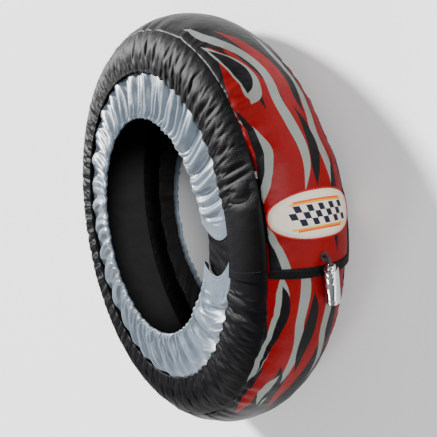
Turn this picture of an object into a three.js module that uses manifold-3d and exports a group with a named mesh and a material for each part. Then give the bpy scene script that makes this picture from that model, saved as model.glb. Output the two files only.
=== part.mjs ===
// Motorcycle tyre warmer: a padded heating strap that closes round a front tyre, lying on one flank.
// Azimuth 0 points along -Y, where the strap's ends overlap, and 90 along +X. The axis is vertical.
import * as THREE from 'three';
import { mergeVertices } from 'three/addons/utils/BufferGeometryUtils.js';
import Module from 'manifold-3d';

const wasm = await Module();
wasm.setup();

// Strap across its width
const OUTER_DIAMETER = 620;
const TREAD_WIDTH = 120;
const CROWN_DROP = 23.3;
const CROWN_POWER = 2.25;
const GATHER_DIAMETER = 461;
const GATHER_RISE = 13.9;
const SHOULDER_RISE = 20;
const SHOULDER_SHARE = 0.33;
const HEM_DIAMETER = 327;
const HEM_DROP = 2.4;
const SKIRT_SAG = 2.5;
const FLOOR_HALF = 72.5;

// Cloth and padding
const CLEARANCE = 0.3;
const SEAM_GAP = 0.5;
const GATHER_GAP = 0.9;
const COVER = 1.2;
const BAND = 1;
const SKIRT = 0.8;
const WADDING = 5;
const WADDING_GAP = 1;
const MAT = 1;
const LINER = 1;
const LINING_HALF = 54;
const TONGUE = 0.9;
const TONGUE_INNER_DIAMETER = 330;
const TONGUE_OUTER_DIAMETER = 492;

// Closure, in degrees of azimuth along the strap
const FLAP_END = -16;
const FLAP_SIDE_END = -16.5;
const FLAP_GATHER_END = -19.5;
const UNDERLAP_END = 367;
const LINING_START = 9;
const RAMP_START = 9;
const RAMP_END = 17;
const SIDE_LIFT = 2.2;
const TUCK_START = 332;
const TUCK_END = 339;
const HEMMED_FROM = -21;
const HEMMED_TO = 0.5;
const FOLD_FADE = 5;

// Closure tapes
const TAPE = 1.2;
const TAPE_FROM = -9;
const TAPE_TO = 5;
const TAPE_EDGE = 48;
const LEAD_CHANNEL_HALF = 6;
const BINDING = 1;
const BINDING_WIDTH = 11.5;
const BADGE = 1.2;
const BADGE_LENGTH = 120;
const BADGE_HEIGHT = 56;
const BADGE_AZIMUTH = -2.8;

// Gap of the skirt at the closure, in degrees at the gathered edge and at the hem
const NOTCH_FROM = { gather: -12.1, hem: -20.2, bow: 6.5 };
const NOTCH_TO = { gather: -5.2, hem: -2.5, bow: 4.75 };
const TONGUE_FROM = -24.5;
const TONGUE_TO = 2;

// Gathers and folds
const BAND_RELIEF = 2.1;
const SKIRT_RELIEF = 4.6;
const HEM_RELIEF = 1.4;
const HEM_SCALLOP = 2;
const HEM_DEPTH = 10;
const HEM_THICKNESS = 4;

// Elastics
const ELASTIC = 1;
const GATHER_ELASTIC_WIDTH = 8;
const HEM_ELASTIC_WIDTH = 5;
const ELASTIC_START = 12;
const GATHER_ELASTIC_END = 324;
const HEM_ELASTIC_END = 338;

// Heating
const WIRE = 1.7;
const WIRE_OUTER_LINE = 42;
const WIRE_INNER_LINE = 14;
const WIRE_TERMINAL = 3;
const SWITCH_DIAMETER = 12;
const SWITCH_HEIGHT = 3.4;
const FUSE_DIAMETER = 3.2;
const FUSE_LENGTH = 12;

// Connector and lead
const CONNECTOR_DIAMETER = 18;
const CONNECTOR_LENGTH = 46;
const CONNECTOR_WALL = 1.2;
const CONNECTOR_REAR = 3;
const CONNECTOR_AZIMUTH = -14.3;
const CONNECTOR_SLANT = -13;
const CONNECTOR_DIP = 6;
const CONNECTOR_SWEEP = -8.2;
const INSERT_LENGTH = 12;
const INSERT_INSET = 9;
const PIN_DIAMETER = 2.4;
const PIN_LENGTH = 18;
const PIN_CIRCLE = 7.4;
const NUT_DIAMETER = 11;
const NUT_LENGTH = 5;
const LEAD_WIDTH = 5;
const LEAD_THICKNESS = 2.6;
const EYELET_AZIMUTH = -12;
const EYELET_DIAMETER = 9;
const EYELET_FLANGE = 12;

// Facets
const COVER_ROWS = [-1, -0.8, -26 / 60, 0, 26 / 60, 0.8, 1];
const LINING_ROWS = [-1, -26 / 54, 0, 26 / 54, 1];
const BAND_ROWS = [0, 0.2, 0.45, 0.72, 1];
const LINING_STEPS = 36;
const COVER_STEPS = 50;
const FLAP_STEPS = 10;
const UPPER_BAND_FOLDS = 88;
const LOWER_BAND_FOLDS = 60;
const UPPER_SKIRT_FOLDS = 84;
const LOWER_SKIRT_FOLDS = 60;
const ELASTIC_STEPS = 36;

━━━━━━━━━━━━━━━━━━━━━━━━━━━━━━

◆ **Do this**
Write out the data exactly as it stands.

◆ **Correct result**
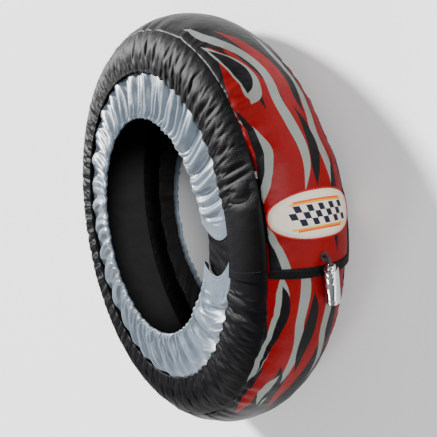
Turn this picture of an object into a three.js module that uses manifold-3d and exports a group with a named mesh and a material for each part. Then give the bpy scene script that makes this picture from that model, saved as model.glb. Output the two files only.
=== part.mjs ===
// Motorcycle tyre warmer: a padded heating strap that closes round a front tyre, lying on one flank.
// Azimuth 0 points along -Y, where the strap's ends overlap, and 90 along +X. The axis is vertical.
import * as THREE from 'three';
import { mergeVertices } from 'three/addons/utils/BufferGeometryUtils.js';
import Module from 'manifold-3d';

const wasm = await Module();
wasm.setup();

// Strap across its width
const OUTER_DIAMETER = 620;
const TREAD_WIDTH = 120;
const CROWN_DROP = 23.3;
const CROWN_POWER = 2.25;
const GATHER_DIAMETER = 461;
const GATHER_RISE = 13.9;
const SHOULDER_RISE = 20;
const SHOULDER_SHARE = 0.33;
const HEM_DIAMETER = 327;
const HEM_DROP = 2.4;
const SKIRT_SAG = 2.5;
const FLOOR_HALF = 72.5;

// Cloth and padding
const CLEARANCE = 0.3;
const SEAM_GAP = 0.5;
const GATHER_GAP = 0.9;
const COVER = 1.2;
const BAND = 1;
const SKIRT = 0.8;
const WADDING = 5;
const WADDING_GAP = 1;
const MAT = 1;
const LINER = 1;
const LINING_HALF = 54;
const TONGUE = 0.9;
const TONGUE_INNER_DIAMETER = 330;
const TONGUE_OUTER_DIAMETER = 492;

// Closure, in degrees of azimuth along the strap
const FLAP_END = -16;
const FLAP_SIDE_END = -16.5;
const FLAP_GATHER_END = -19.5;
const UNDERLAP_END = 367;
const LINING_START = 9;
const RAMP_START = 9;
const RAMP_END = 17;
const SIDE_LIFT = 2.2;
const TUCK_START = 332;
const TUCK_END = 339;
const HEMMED_FROM = -21;
const HEMMED_TO = 0.5;
const FOLD_FADE = 5;

// Closure tapes
const TAPE = 1.2;
const TAPE_FROM = -9;
const TAPE_TO = 5;
const TAPE_EDGE = 48;
const LEAD_CHANNEL_HALF = 6;
const BINDING = 1;
const BINDING_WIDTH = 11.5;
const BADGE = 1.2;
const BADGE_LENGTH = 120;
const BADGE_HEIGHT = 56;
const BADGE_AZIMUTH = -2.8;

// Gap of the skirt at the closure, in degrees at the gathered edge and at the hem
const NOTCH_FROM = { gather: -12.1, hem: -20.2, bow: 6.5 };
const NOTCH_TO = { gather: -5.2, hem: -2.5, bow: 4.75 };
const TONGUE_FROM = -24.5;
const TONGUE_TO = 2;

// Gathers and folds
const BAND_RELIEF = 2.1;
const SKIRT_RELIEF = 4.6;
const HEM_RELIEF = 1.4;
const HEM_SCALLOP = 2;
const HEM_DEPTH = 10;
const HEM_THICKNESS = 4;

// Elastics
const ELASTIC = 1;
const GATHER_ELASTIC_WIDTH = 8;
const HEM_ELASTIC_WIDTH = 5;
const ELASTIC_START = 12;
const GATHER_ELASTIC_END = 324;
const HEM_ELASTIC_END = 338;

// Heating
const WIRE = 1.7;
const WIRE_OUTER_LINE = 42;
const WIRE_INNER_LINE = 14;
const WIRE_TERMINAL = 3;
const SWITCH_DIAMETER = 12;
const SWITCH_HEIGHT = 3.4;
const FUSE_DIAMETER = 3.2;
const FUSE_LENGTH = 12;

// Connector and lead
const CONNECTOR_DIAMETER = 18;
const CONNECTOR_LENGTH = 46;
const CONNECTOR_WALL = 1.2;
const CONNECTOR_REAR = 3;
const CONNECTOR_AZIMUTH = -14.3;
const CONNECTOR_SLANT = -13;
const CONNECTOR_DIP = 6;
const CONNECTOR_SWEEP = -8.2;
const INSERT_LENGTH = 12;
const INSERT_INSET = 9;
const PIN_DIAMETER = 2.4;
const PIN_LENGTH = 18;
const PIN_CIRCLE = 7.4;
const NUT_DIAMETER = 11;
const NUT_LENGTH = 5;
const LEAD_WIDTH = 5;
const LEAD_THICKNESS = 2.6;
const EYELET_AZIMUTH = -12;
const EYELET_DIAMETER = 9;
const EYELET_FLANGE = 12;

// Facets
const COVER_ROWS = [-1, -0.8, -26 / 60, 0, 26 / 60, 0.8, 1];
const LINING_ROWS = [-1, -26 / 54, 0, 26 / 54, 1];
const BAND_ROWS = [0, 0.2, 0.45, 0.72, 1];
const LINING_STEPS = 36;
const COVER_STEPS = 50;
const FLAP_STEPS = 10;
const UPPER_BAND_FOLDS = 88;
const LOWER_BAND_FOLDS = 60;
const UPPER_SKIRT_FOLDS = 84;
const LOWER_SKIRT_FOLDS = 60;
const ELASTIC_STEPS = 36;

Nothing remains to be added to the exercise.